When you add more requirements to a single job, it increases the time we have to spend before we're employable. Not every industry changes as fast as software does, but some certainly do, possibly catalyzed by software.
If you increase the time requirements, it's going to reduce the available pool of engineers as long as all of the engineers are honest and don't apply for jobs or remote contracts until they're ready.
If you don't want the time requirements to increase, you have pay the opportunity costs from one of your pools of knowledge.
So really, we need a much better "good enough" for employing developers and career development, including teaching software and industry knowledge. Because eventually the time requirements are going to become steeper and steeper. It can't go up forever.
This article sounds a lot like a big argument for Domain Driven Design without naming it.
Is there a way to read this article without logging in?
The hardest thing about software development is having people in charge of you that know jack shit about software.

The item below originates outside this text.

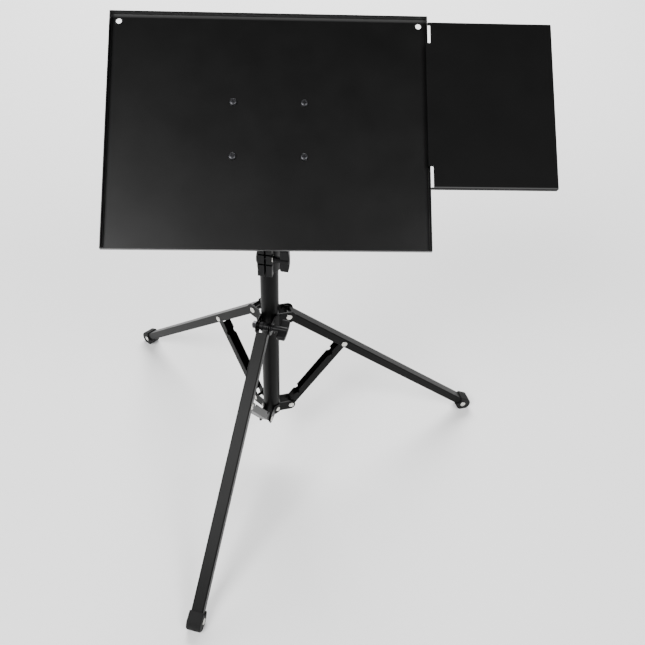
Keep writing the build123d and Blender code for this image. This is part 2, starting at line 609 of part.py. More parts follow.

I thought the hard thing in software development was naming things and off by one errors?
I agree completely. Rarely the hard problems in coding are thinking of a clever algorithm, or solving a particularly nasty scaling problem. Usually I've struggled the most with understanding and building what the customer needs. A spec can be interpreted many different ways and will always have to be polished after its completed. Someone who doesn't know what the customer expects will almost certainly create an implementation that has these micro problems that make the product miss it's mark.
It makes me think that we're training the wrong people in college by making CS a very difficult, math heavy field which often causes the more human skilled people to drop out. Programming doesn't have to be anymore math heavy than building a house yet we force undergrads to implement algorithms on paper? The amount of wasted potential talent due to college is staggering.